The request: Your task is to reproduce word for word the lines running from the line containing "it stands on." to the line containing "obj.parent = None", inclusive. Nothing else belongs in the answer.

Data for processing:

__________

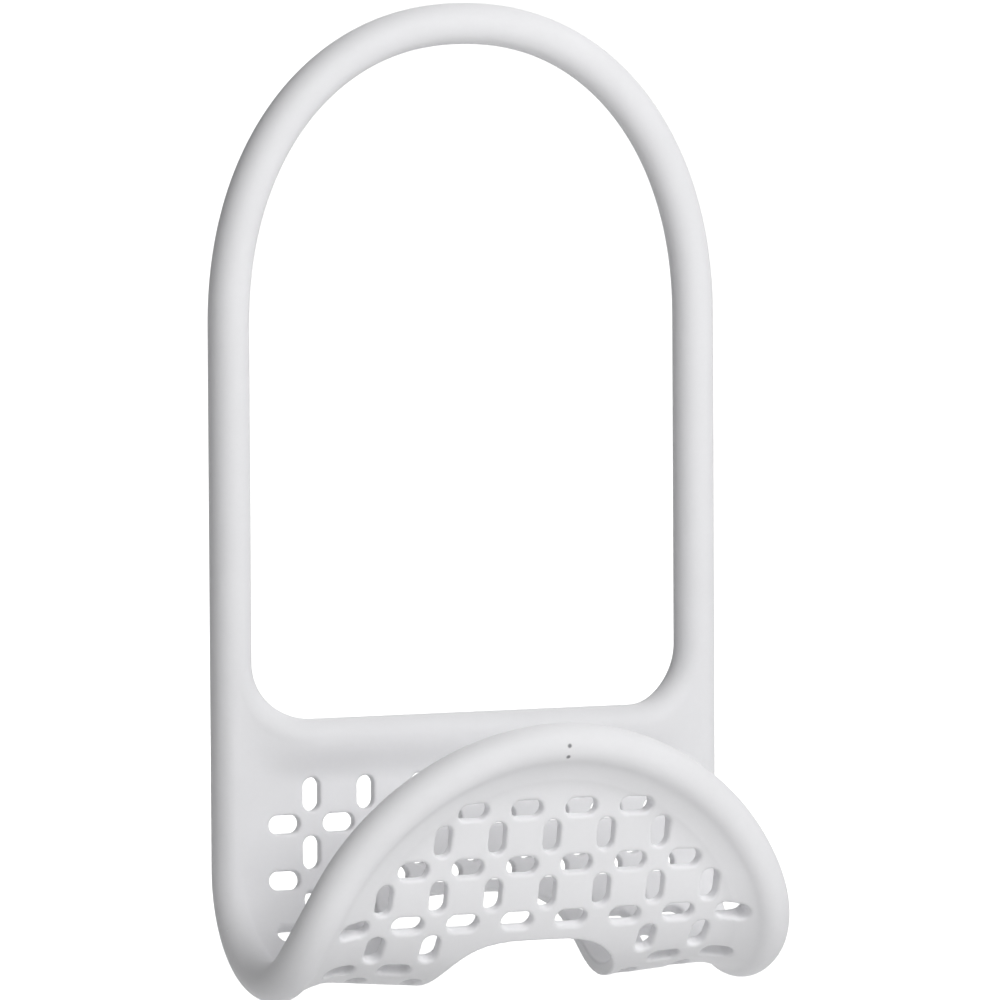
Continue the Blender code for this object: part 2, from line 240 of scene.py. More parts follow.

__________

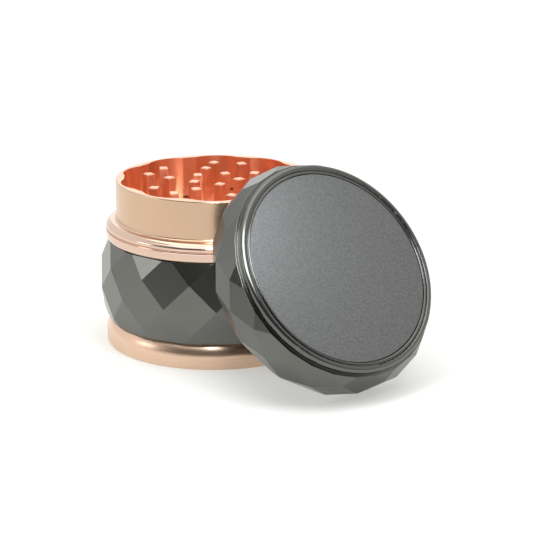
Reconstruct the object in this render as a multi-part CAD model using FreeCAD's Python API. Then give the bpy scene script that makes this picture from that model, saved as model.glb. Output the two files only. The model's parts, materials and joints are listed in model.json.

__________

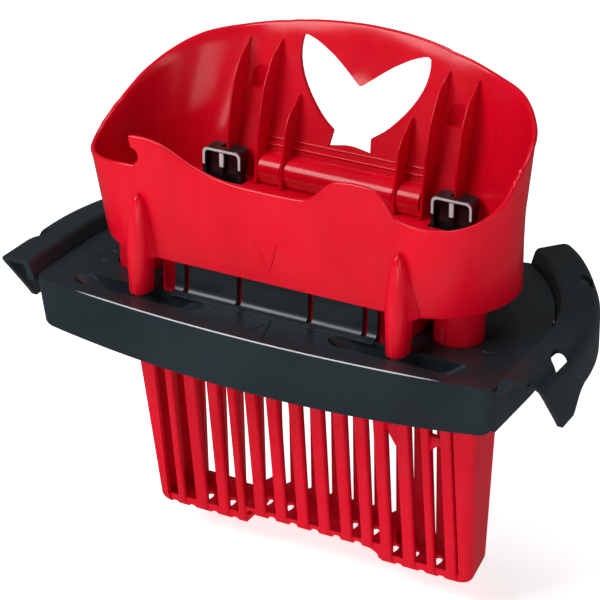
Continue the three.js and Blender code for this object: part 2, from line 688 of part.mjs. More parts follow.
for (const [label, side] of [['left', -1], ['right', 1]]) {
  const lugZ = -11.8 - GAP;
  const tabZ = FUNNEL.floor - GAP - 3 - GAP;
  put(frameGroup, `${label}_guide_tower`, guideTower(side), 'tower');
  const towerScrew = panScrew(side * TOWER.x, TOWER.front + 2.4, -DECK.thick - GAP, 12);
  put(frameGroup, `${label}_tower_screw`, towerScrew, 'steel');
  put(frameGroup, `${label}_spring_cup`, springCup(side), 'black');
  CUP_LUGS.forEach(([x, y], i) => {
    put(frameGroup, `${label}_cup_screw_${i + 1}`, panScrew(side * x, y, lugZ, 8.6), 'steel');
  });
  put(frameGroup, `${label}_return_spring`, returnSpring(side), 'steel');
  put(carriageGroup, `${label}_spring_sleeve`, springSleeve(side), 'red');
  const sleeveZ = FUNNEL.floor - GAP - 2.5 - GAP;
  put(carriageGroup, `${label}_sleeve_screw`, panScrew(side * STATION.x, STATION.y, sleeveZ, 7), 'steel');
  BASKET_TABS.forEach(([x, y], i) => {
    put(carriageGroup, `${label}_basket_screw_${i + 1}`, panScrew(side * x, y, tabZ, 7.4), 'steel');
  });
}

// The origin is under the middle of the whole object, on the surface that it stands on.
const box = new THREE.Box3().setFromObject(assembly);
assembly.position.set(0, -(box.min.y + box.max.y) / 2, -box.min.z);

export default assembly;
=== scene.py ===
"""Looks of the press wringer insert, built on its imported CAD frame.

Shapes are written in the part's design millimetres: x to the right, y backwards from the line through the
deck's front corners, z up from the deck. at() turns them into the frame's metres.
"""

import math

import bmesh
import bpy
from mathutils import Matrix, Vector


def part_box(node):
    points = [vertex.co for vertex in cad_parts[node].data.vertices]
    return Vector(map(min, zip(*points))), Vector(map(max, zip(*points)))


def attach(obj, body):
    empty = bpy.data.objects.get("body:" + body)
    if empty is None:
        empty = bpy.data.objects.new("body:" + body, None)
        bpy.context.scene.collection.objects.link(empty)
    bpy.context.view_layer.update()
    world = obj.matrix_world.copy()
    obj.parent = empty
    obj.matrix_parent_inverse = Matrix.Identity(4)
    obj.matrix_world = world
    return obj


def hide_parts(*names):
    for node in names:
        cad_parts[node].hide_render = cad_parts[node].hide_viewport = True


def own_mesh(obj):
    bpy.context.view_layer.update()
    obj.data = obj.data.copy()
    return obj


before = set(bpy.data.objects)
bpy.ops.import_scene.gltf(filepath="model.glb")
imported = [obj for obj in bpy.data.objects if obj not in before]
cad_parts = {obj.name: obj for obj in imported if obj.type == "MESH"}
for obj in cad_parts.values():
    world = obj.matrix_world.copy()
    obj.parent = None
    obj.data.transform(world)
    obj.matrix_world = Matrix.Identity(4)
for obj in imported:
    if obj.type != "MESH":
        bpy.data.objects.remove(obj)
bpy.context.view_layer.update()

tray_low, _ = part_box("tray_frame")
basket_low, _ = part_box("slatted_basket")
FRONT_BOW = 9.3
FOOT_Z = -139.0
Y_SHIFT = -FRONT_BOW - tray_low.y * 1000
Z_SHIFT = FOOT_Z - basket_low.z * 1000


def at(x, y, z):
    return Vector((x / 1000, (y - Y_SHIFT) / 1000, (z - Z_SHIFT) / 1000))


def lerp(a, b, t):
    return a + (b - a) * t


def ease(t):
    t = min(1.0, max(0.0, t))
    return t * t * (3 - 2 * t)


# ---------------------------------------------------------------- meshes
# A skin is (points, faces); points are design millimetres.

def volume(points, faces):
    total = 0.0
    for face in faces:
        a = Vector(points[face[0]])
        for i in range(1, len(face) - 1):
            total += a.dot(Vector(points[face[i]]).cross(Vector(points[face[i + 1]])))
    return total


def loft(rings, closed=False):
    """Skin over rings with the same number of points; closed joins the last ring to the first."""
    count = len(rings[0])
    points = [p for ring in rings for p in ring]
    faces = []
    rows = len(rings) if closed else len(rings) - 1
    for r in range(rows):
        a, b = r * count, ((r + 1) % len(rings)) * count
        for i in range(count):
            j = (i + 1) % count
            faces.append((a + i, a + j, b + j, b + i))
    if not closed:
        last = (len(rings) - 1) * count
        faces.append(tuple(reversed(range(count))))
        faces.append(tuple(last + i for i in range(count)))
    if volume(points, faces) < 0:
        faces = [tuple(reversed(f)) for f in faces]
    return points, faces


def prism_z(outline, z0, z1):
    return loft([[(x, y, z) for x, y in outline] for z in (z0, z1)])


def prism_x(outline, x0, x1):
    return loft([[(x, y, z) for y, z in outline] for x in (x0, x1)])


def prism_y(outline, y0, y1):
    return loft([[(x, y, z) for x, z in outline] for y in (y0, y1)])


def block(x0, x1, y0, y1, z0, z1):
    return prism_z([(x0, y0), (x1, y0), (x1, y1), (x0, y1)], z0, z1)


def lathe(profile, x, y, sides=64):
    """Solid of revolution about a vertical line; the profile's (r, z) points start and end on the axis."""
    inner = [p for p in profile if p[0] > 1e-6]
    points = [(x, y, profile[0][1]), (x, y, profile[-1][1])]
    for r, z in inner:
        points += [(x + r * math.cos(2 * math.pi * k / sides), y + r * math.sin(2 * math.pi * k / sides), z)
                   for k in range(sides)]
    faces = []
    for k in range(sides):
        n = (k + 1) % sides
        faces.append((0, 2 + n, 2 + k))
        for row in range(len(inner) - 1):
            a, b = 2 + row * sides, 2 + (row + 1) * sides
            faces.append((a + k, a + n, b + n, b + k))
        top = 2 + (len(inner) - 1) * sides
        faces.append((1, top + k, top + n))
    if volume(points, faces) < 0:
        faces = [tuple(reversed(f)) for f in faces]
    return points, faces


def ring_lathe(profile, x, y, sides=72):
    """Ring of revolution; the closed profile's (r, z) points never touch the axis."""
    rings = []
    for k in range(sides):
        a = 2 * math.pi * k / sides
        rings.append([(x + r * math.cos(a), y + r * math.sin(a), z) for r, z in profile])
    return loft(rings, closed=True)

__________

Solution to the problem:
// The origin is under the middle of the whole object, on the surface that it stands on.
const box = new THREE.Box3().setFromObject(assembly);
assembly.position.set(0, -(box.min.y + box.max.y) / 2, -box.min.z);

export default assembly;
=== scene.py ===
"""Looks of the press wringer insert, built on its imported CAD frame.

Shapes are written in the part's design millimetres: x to the right, y backwards from the line through the
deck's front corners, z up from the deck. at() turns them into the frame's metres.
"""

import math

import bmesh
import bpy
from mathutils import Matrix, Vector


def part_box(node):
    points = [vertex.co for vertex in cad_parts[node].data.vertices]
    return Vector(map(min, zip(*points))), Vector(map(max, zip(*points)))


def attach(obj, body):
    empty = bpy.data.objects.get("body:" + body)
    if empty is None:
        empty = bpy.data.objects.new("body:" + body, None)
        bpy.context.scene.collection.objects.link(empty)
    bpy.context.view_layer.update()
    world = obj.matrix_world.copy()
    obj.parent = empty
    obj.matrix_parent_inverse = Matrix.Identity(4)
    obj.matrix_world = world
    return obj


def hide_parts(*names):
    for node in names:
        cad_parts[node].hide_render = cad_parts[node].hide_viewport = True


def own_mesh(obj):
    bpy.context.view_layer.update()
    obj.data = obj.data.copy()
    return obj


before = set(bpy.data.objects)
bpy.ops.import_scene.gltf(filepath="model.glb")
imported = [obj for obj in bpy.data.objects if obj not in before]
cad_parts = {obj.name: obj for obj in imported if obj.type == "MESH"}
for obj in cad_parts.values():
    world = obj.matrix_world.copy()
    obj.parent = None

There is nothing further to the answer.